JSON records of objects:
* Begin *

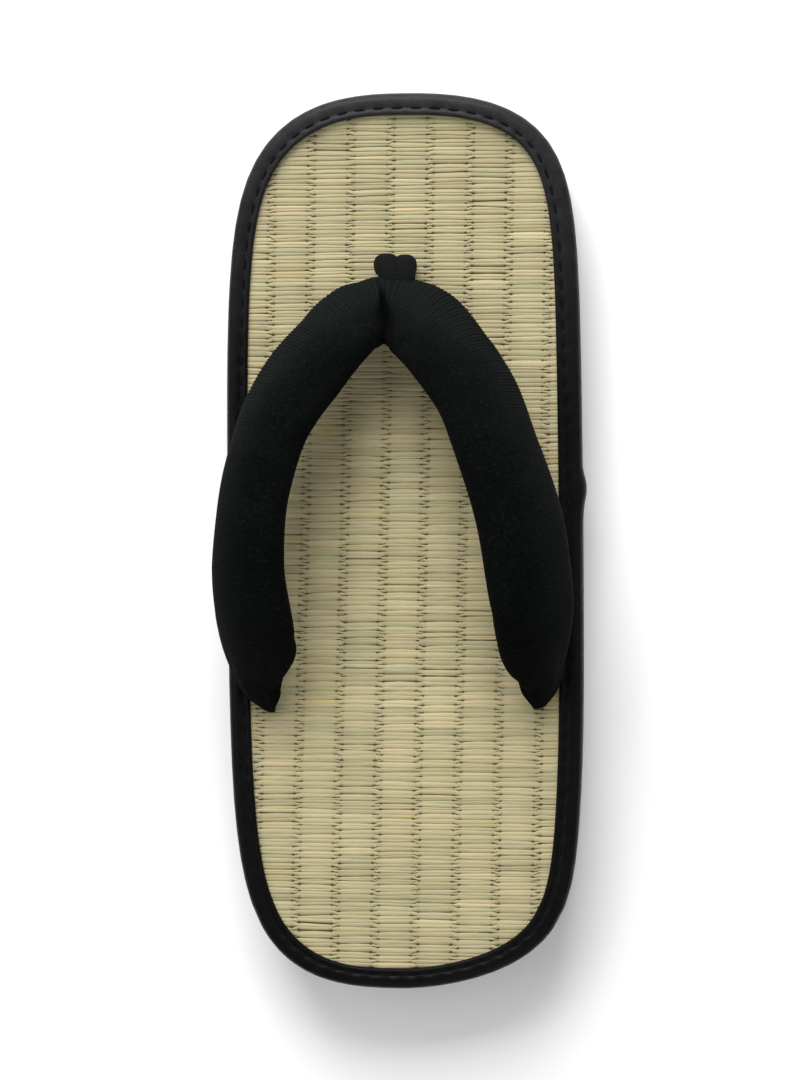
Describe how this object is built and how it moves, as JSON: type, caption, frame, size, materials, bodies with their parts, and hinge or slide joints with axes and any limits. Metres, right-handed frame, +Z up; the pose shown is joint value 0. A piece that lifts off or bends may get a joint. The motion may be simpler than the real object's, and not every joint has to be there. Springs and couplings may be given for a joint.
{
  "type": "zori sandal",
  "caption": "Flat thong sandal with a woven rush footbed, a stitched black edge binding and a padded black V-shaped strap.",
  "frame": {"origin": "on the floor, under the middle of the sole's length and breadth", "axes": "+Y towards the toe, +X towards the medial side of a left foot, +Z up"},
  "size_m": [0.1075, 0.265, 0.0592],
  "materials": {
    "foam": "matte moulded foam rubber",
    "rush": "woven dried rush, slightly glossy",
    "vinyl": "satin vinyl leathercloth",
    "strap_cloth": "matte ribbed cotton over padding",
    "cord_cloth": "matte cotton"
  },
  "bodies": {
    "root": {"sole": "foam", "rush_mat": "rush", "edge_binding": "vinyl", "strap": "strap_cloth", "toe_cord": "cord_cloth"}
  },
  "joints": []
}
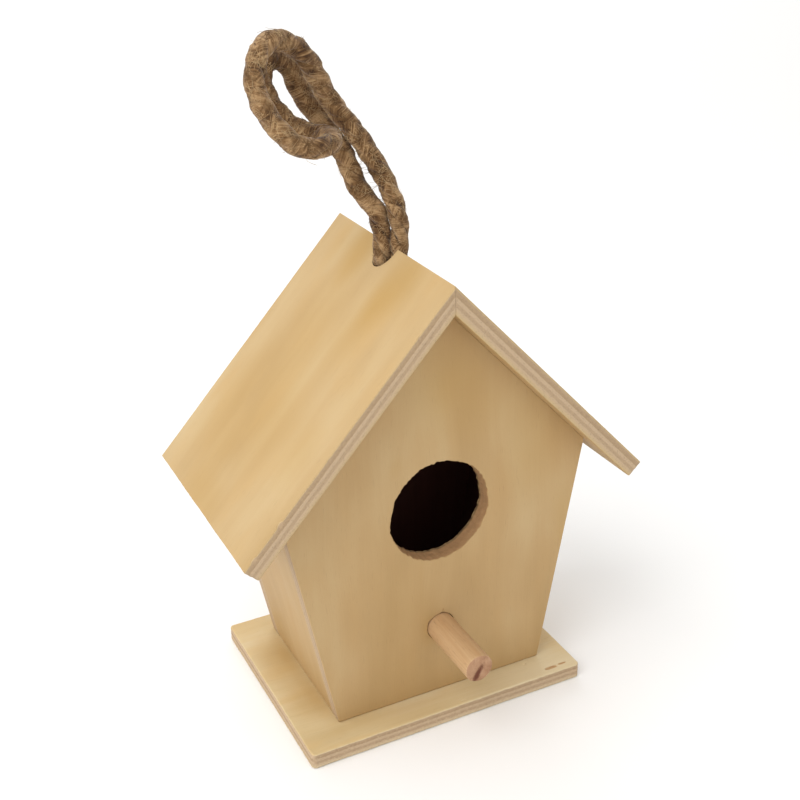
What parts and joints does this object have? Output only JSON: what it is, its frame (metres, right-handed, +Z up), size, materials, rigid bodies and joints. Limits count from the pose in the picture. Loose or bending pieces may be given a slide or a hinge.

* End *

WHAT TO WORK ON. Every line of the data above should be reproduced word for word.

EXPECTED ANSWER.
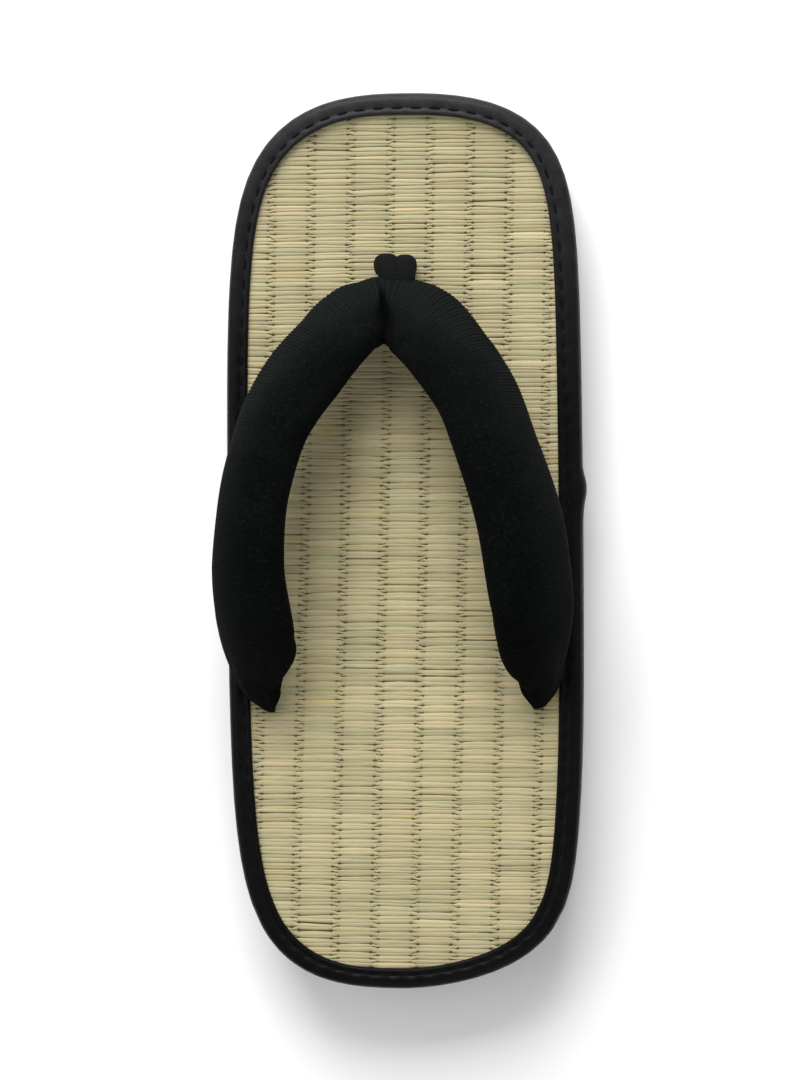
Describe how this object is built and how it moves, as JSON: type, caption, frame, size, materials, bodies with their parts, and hinge or slide joints with axes and any limits. Metres, right-handed frame, +Z up; the pose shown is joint value 0. A piece that lifts off or bends may get a joint. The motion may be simpler than the real object's, and not every joint has to be there. Springs and couplings may be given for a joint.
{
  "type": "zori sandal",
  "caption": "Flat thong sandal with a woven rush footbed, a stitched black edge binding and a padded black V-shaped strap.",
  "frame": {"origin": "on the floor, under the middle of the sole's length and breadth", "axes": "+Y towards the toe, +X towards the medial side of a left foot, +Z up"},
  "size_m": [0.1075, 0.265, 0.0592],
  "materials": {
    "foam": "matte moulded foam rubber",
    "rush": "woven dried rush, slightly glossy",
    "vinyl": "satin vinyl leathercloth",
    "strap_cloth": "matte ribbed cotton over padding",
    "cord_cloth": "matte cotton"
  },
  "bodies": {
    "root": {"sole": "foam", "rush_mat": "rush", "edge_binding": "vinyl", "strap": "strap_cloth", "toe_cord": "cord_cloth"}
  },
  "joints": []
}
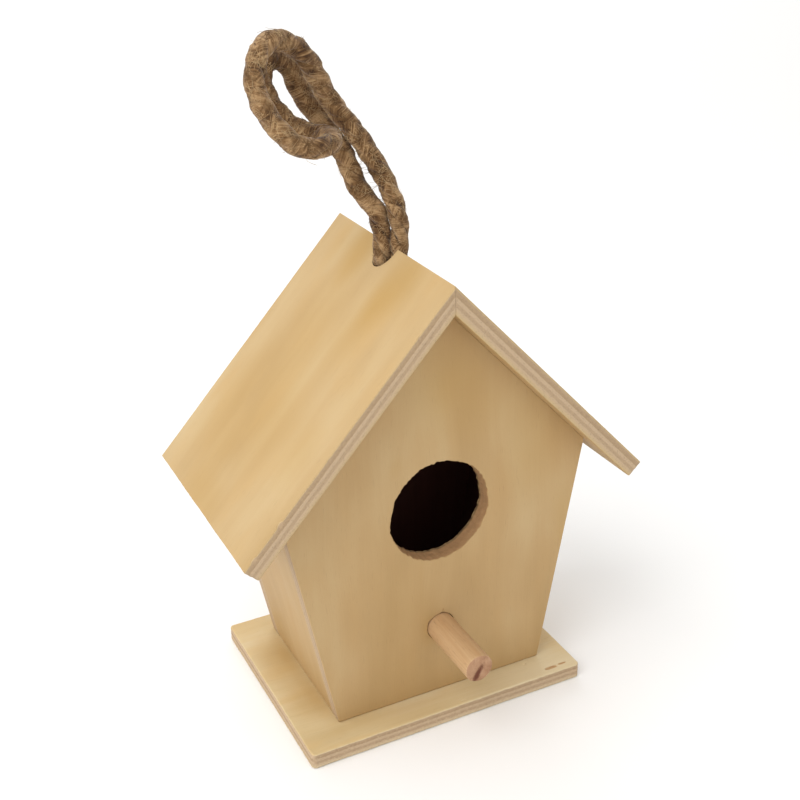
What parts and joints does this object have? Output only JSON: what it is, its frame (metres, right-handed, +Z up), size, materials, rigid bodies and joints. Limits count from the pose in the picture. Loose or bending pieces may be given a slide or a hinge.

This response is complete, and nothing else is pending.